Reproduce each line from the first in the data through the line that contains "from math import cos, radians, sin, sqrt, tan" exactly; give nothing else.
═════ Dataset content
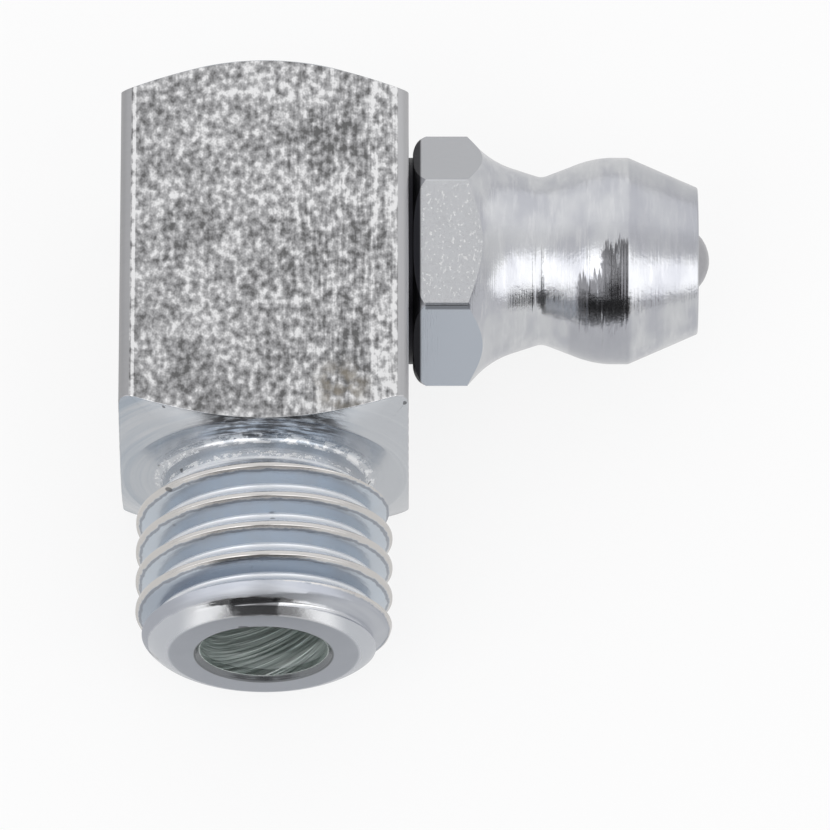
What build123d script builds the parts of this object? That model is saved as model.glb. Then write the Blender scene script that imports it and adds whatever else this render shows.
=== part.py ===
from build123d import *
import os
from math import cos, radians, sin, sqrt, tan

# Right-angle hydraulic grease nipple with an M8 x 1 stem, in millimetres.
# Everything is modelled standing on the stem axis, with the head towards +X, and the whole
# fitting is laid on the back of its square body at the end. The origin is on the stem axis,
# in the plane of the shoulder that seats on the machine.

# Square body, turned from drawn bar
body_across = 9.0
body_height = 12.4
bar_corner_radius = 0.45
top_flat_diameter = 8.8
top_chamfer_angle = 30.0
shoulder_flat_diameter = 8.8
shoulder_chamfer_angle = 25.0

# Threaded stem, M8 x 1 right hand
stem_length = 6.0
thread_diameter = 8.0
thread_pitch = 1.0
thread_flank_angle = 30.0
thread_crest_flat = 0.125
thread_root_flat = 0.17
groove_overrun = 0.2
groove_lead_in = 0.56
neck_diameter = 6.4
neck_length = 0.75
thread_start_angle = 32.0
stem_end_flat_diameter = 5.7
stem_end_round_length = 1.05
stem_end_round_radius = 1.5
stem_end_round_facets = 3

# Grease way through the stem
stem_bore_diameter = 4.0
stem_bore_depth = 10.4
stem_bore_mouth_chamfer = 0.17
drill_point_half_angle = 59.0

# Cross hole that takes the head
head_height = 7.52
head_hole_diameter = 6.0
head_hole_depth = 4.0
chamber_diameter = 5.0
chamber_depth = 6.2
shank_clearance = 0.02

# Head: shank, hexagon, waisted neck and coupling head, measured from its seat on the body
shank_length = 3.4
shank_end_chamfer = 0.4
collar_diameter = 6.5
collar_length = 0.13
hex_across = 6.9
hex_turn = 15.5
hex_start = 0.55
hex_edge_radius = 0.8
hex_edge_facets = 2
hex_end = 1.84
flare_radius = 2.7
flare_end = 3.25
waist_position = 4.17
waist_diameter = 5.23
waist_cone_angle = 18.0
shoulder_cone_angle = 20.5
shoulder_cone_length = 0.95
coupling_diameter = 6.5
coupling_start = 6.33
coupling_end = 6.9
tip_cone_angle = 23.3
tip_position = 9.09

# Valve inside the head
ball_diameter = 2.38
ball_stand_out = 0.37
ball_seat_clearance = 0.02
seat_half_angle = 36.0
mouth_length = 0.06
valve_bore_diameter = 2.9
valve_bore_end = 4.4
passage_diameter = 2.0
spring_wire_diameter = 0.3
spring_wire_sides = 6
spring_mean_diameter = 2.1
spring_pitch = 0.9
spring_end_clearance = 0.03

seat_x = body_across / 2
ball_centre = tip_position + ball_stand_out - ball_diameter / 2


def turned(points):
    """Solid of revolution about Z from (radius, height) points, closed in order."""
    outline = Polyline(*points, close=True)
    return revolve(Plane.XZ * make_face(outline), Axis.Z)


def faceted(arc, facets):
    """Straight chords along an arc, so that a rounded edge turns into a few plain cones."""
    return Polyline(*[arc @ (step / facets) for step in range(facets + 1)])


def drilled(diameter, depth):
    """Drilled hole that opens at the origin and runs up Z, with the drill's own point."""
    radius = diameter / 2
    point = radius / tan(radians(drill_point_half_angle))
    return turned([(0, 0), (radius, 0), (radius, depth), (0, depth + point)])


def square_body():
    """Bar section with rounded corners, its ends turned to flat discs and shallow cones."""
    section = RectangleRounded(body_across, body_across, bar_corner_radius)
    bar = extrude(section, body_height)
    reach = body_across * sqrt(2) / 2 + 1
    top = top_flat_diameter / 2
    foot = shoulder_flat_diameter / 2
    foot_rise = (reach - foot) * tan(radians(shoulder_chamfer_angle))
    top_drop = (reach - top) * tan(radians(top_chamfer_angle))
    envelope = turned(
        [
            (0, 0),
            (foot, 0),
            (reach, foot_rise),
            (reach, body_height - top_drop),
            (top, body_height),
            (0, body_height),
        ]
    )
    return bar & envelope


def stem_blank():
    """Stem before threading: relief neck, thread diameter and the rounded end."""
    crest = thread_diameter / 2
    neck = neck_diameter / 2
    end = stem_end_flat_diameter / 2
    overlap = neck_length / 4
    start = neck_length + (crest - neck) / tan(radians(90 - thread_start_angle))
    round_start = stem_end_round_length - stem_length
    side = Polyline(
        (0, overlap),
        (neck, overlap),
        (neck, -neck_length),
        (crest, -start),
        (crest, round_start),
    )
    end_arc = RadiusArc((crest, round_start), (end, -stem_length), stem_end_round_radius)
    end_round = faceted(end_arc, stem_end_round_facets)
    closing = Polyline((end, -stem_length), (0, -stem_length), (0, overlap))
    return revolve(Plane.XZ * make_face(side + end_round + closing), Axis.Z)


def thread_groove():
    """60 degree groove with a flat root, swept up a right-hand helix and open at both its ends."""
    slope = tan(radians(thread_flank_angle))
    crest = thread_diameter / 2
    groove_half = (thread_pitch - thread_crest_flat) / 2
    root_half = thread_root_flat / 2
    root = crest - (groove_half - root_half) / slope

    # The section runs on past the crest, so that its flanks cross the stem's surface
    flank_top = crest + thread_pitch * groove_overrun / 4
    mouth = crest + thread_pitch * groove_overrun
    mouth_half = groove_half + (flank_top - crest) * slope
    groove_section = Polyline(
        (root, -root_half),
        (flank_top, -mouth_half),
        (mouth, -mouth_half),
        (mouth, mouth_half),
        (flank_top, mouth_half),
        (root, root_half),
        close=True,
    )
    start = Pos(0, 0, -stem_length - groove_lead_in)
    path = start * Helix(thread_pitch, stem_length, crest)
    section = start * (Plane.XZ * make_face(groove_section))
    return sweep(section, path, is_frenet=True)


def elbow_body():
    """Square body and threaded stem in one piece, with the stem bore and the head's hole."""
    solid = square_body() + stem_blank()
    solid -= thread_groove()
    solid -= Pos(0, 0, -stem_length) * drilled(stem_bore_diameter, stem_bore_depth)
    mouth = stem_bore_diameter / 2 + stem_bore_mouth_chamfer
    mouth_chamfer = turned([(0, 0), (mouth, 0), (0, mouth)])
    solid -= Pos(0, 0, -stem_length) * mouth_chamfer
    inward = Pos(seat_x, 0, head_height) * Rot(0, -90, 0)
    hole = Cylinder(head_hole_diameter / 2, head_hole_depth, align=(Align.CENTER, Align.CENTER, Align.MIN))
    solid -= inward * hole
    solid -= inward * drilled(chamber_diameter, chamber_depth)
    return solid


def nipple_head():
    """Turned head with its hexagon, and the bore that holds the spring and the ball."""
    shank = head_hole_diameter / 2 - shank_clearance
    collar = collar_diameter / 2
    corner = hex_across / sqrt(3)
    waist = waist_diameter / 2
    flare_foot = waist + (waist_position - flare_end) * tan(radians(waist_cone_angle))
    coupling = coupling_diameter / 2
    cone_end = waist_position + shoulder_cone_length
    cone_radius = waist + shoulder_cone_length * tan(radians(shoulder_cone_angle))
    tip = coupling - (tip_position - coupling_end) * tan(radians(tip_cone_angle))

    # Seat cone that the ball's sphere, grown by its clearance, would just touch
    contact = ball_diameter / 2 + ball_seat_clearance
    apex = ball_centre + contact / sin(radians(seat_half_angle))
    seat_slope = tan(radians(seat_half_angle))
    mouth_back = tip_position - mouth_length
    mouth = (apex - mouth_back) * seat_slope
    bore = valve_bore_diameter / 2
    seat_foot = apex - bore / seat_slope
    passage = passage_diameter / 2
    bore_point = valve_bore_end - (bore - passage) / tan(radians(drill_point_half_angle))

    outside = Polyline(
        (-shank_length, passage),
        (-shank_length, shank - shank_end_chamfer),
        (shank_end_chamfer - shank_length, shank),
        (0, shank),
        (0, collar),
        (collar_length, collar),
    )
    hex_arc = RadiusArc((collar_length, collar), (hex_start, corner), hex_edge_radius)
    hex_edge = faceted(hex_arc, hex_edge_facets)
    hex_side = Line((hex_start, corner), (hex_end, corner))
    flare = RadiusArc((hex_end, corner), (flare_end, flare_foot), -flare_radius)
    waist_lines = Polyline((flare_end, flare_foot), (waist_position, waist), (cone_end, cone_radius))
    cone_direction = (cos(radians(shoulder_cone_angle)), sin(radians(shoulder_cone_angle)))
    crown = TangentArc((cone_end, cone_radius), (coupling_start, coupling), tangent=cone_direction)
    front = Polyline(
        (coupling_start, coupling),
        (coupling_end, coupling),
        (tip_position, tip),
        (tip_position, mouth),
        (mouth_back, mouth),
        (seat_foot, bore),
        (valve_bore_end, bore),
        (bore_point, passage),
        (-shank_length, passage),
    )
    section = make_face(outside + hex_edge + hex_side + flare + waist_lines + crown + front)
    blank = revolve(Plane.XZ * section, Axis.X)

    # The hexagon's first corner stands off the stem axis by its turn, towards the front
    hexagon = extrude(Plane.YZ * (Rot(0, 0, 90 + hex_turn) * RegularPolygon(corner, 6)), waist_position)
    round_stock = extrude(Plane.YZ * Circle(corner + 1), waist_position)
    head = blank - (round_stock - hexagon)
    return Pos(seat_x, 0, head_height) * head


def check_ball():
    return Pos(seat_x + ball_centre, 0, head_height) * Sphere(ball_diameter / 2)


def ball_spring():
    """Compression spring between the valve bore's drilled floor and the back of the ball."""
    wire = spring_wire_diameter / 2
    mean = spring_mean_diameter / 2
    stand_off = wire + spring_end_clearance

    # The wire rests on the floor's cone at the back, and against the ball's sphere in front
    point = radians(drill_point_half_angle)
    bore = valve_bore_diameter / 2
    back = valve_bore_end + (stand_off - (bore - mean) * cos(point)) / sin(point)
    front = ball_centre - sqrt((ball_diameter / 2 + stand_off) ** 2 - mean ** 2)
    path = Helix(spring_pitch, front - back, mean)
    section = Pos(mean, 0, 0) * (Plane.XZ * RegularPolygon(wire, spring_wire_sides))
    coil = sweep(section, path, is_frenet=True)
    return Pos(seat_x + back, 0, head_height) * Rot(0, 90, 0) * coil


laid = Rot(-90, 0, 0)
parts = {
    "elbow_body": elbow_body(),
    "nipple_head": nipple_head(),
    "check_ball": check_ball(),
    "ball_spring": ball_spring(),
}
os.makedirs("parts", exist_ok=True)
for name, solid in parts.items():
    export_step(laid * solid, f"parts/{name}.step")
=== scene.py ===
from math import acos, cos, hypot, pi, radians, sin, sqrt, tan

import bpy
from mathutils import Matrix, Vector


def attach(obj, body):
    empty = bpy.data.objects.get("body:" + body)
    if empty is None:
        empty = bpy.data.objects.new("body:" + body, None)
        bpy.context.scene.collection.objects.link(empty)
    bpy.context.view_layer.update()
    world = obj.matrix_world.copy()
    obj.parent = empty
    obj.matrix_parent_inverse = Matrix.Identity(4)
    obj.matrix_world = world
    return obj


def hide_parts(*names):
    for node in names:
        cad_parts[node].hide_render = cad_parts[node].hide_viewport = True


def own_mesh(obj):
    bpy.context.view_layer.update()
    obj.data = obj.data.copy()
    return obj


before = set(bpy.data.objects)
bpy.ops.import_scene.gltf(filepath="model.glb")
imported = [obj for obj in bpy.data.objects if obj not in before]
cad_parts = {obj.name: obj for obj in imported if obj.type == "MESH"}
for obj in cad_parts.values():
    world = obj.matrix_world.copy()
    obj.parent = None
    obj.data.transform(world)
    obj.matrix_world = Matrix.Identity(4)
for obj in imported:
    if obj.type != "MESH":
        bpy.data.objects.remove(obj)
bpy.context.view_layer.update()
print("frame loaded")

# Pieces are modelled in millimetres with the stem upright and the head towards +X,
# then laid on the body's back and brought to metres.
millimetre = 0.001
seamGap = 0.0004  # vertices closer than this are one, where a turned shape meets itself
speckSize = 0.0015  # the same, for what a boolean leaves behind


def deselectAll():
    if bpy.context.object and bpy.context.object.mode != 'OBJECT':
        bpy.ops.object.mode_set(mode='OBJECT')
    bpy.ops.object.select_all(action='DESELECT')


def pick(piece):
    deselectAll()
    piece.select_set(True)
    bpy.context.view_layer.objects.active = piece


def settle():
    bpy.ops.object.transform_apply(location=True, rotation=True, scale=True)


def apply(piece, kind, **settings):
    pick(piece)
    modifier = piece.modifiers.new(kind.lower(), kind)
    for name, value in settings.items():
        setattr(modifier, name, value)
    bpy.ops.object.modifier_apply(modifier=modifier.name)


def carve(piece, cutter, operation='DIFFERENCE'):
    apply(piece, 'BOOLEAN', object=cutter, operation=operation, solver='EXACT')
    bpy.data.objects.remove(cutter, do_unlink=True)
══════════
## Full response
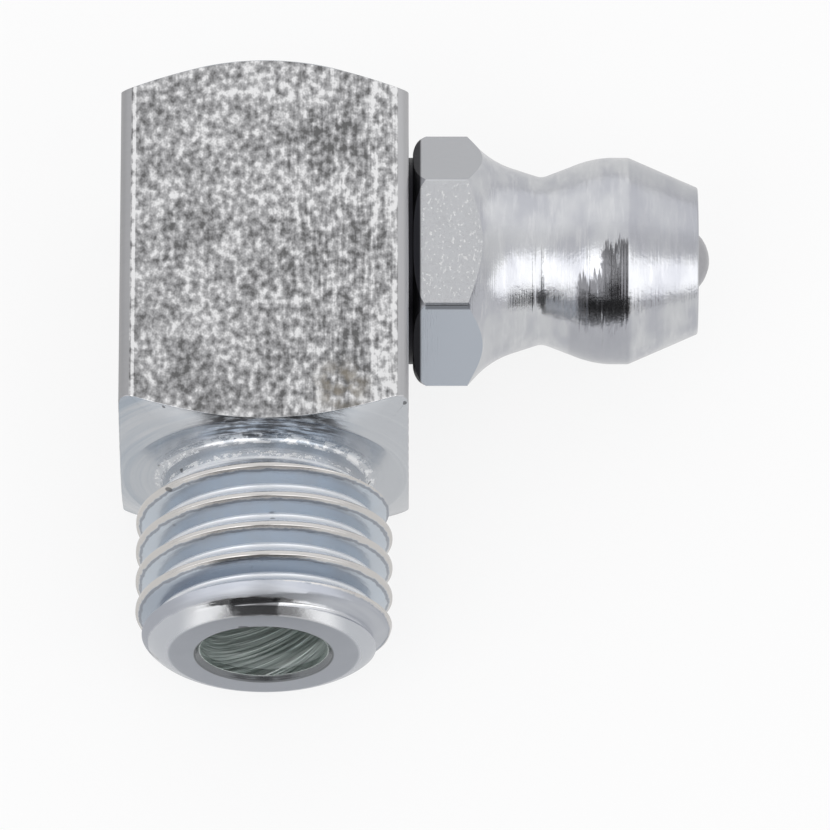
What build123d script builds the parts of this object? That model is saved as model.glb. Then write the Blender scene script that imports it and adds whatever else this render shows.
=== part.py ===
from build123d import *
import os
from math import cos, radians, sin, sqrt, tan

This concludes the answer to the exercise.